IS is good for dealing with short "back-and-forth" vibrations. It's not as good dealing with longer movements in the same direction because one can very quickly reach the limits of the lens' adjustment range.

Once you get down around 1/10 second or longer, the total angular displacement of your movements are probably exceeding the limits of the IS system.


I have another data point.

Today, I got my 55-250mm zoom (88-400mm 35mm equivalent). At the telephoto end (250 mm / 400 mm equivalent), the optimal shutter should according to 1/focal length rule be 1/400 seconds. Canon claims 4-stop image stabilization for this lens.
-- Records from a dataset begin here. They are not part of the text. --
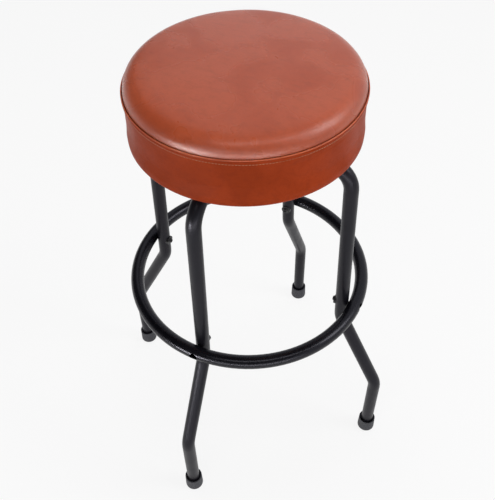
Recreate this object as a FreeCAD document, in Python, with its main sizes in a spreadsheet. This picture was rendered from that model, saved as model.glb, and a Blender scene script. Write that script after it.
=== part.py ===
import FreeCAD, Part
import math
import os
import Sketcher

# Round padded swivel bar stool: two crossed tube leg frames with a bolted foot ring,
# a ball bearing swivel, and a round upholstered seat.
# It stands on z = 0 with the swivel axis on the Z axis, and its legs lie along X and Y.

# Driving dimensions in millimetres: name, value, meaning.
SIZES = (
    ("tube_diameter", "22.2", "outside of the leg tube"),
    ("tube_wall", "1.5", "wall of the leg tube and of the ring tube"),
    ("crown_height", "643", "centre of the leg frames' top run"),
    ("shoulder_reach", "163.5", "leg centre from the axis, carried up to the crown"),
    ("shoulder_bend", "40", "bend radius of the tube under the seat"),
    ("knee_reach", "173.5", "leg centre from the axis at the upper knee"),
    ("upper_knee_height", "317.5", "corner of the upper knee"),
    ("lower_knee_height", "158", "corner of the lower knee"),
    ("knee_bend", "50", "bend radius at both knees"),
    ("foot_reach", "253.5", "foot centre from the axis"),
    ("crossing_play", "1.5", "play beside a tube in the pressed flat it crosses"),
    ("ring_height", "356.5", "centre of the foot ring"),
    ("ring_tube_diameter", "22.2", "outside of the foot ring's tube"),
    ("cap_height", "30", "foot cap"),
    ("cap_base_radius", "16", "foot cap at the floor"),
    ("cap_mouth_radius", "15.2", "foot cap at its top"),
    ("cap_edge", "4", "rounding of the foot cap's lower edge"),
    ("cap_floor", "5", "thickness under the tube"),
    ("cap_chamfer", "2.2", "flare of the foot cap's mouth"),
    ("disc_thickness", "1.5", "steel disc under the tube's end"),
    ("bolt_radius", "3", "shank of every bolt"),
    ("bolt_hole_play", "0.3", "hole radius over the shank"),
    ("head_radius", "5.25", "button head"),
    ("head_height", "3.3", "button head"),
    ("head_top_radius", "3.4", "button head, at its crown"),
    ("socket_radius", "2.3", "hexagon socket, across its corners over two"),
    ("socket_depth", "2", "hexagon socket"),
    ("nut_radius", "5.77", "nut, across its corners over two"),
    ("nut_height", "5", "nut"),
    ("bolt_tip", "0.6", "bolt end past its nut"),
    ("washer_radius", "8.25", "saddle washer"),
    ("washer_thickness", "1.5", "saddle washer over the crest of the tube"),
    ("access_hole_radius", "6.75", "spanner hole in the ring's outer wall"),
    ("frame_bolt_reach", "80", "frame bolts from the axis"),
    ("sheet_thickness", "1.8", "both swivel plates"),
    ("swivel_height", "10.1", "both swivel plates with the balls between"),
    ("lower_plate_side", "150", "square swivel plate on the frames"),
    ("lower_plate_corner", "98", "its rounded corners from the axis"),
    ("upper_plate_side", "112", "square swivel plate under the seat"),
    ("upper_plate_corner", "76", "its rounded corners from the axis"),
    ("hub_radius", "50", "pressed hub of both plates"),
    ("hub_rise", "2", "height of the pressed hubs"),
    ("hub_slope", "3", "width of the slope round the hubs"),
    ("race_radius", "42", "ball circle"),
    ("ball_radius", "2.5", "bearing ball"),
    ("ball_count", "12", "bearing balls"),
    ("running_gap", "0.3", "between pieces that turn past each other"),
    ("cage_width", "9", "ball cage"),
    ("cage_thickness", "1", "ball cage"),
    ("cage_play", "0.2", "ball in its cage hole"),
    ("rivet_radius", "12.8", "hollow centre rivet"),
    ("rivet_bore", "11.3", "bore of the centre rivet"),
    ("rivet_flange", "17", "rolled flanges of the centre rivet"),
    ("rivet_flange_thickness", "1.3", "rolled flanges of the centre rivet"),
    ("seat_bolt_reach", "64", "seat bolts from the axis"),
    ("driver_hole_radius", "7", "holes in the lower plate that reach the seat bolts"),
    ("board_thickness", "12", "plywood seat board"),
    ("board_edge", "5.2", "rounding of the board's lower edge"),
    ("tee_flange_radius", "10", "tee nut flange"),
    ("tee_flange_thickness", "1.4", "tee nut flange"),
    ("tee_barrel_radius", "3.9", "tee nut barrel"),
    ("tee_barrel_length", "9", "tee nut barrel"),
    ("cover_thickness", "1.2", "padded vinyl of the cover"),
    ("band_base_radius", "167.5", "side band at the bottom"),
    ("band_height", "75.4", "side band"),
    ("band_edge", "6", "rounding of the side band's lower edge"),
    ("band_waist", "1.6", "how far the side band is drawn in"),
    ("band_taper", "0.5", "how much less the side band's radius is at the seam"),
    ("channel_drop", "5.2", "topstitched channel below the side band's top edge"),
    ("channel_depth", "0.8", "how far the topstitching draws the side band in"),
    ("channel_lip", "0.5", "bulge of the side band above the topstitched channel"),
    ("flap_width", "33.5", "cover turned under the board"),
    ("welt_radius", "1.7", "raised welt along the seam"),
    ("welt_inset", "1.4", "welt centre inside the seam radius"),
    ("groove_width", "0.8", "stitched groove inside the welt"),
    ("crown_top", "31.5", "crown over the top edge of the side band"),
    ("crown_rise", "6", "crown over the start of the edge roll"),
    ("roll_width", "22.8", "edge roll of the top panel, seen from above"),
    ("panel_drop", "0.6", "edge of the top panel over the band's edge"),
    ("staple_inset", "12", "staples from the inner edge of the turned cover"),
    ("staple_count", "24", "staples round the turned cover"),
    ("staple_length", "10", "staple crown"),
    ("staple_width", "1.2", "staple crown"),
    ("staple_thickness", "0.5", "staple crown"),
    ("seat_gap", "0.1", "between hard pieces that sit on each other"),
    ("ring_gap", "0.2", "between the ring and the legs"),
    ("soft_gap", "0.2", "between the cover and what it is drawn over"),
)

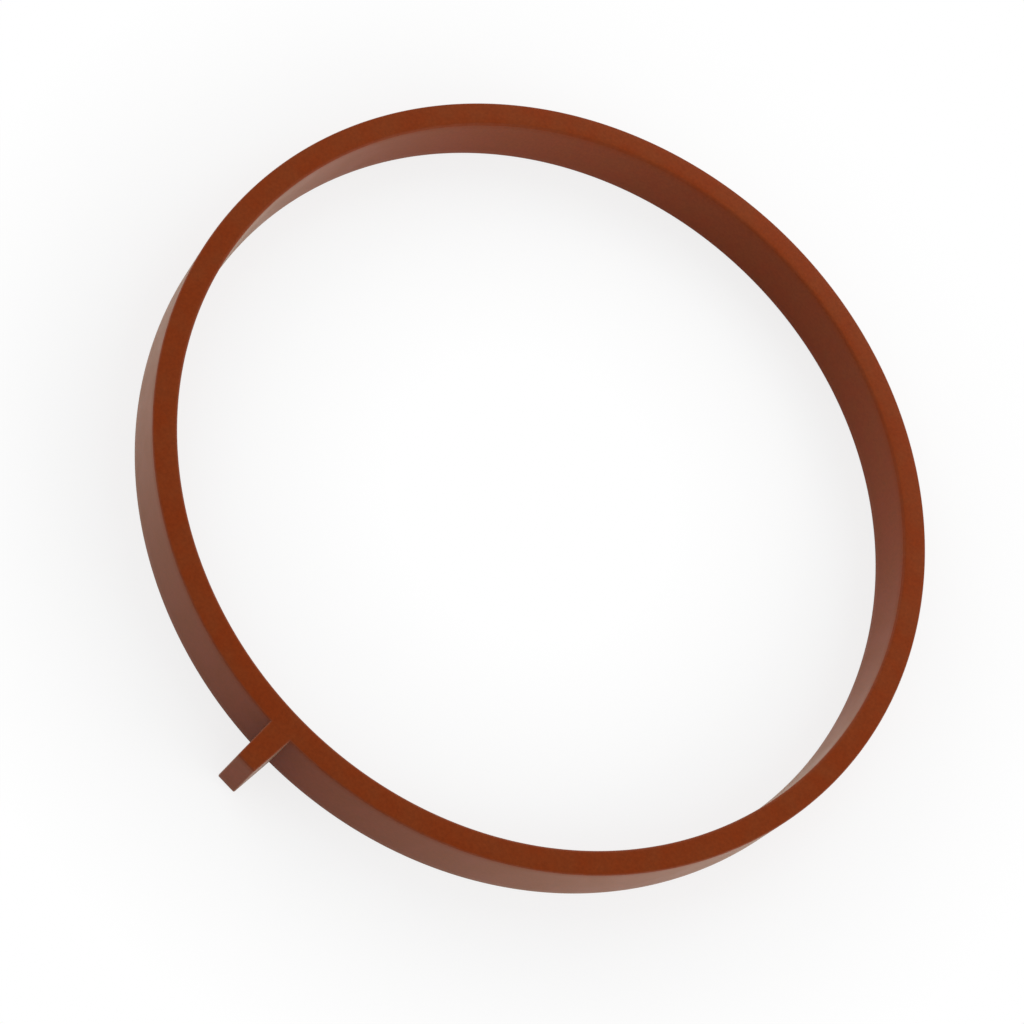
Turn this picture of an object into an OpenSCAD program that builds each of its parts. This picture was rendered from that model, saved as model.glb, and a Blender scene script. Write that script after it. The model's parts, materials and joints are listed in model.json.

I took some pictures with 1/30 second shutter speed. They are just fine. Based on this, the number of stops is at least log_2(400/30) = log_2(13.3333) = log(13.333)/log(2) = 3.74, if we can believe the 1/focal length rule.

So, I believe the 4 stop image stabilization only applies in extremely low light for the kit zoom. However, for a telephoto zoom, the useful shutter speeds are faster, and therefore, image stabilization helps more.

Based on this, I will claim: you don't necessarily benefit much from image stabilization in kit zooms. A lens without image stabilization and wider aperture would be much better in many circumstances. However, you will benefit much from image stabilization in telephoto zooms.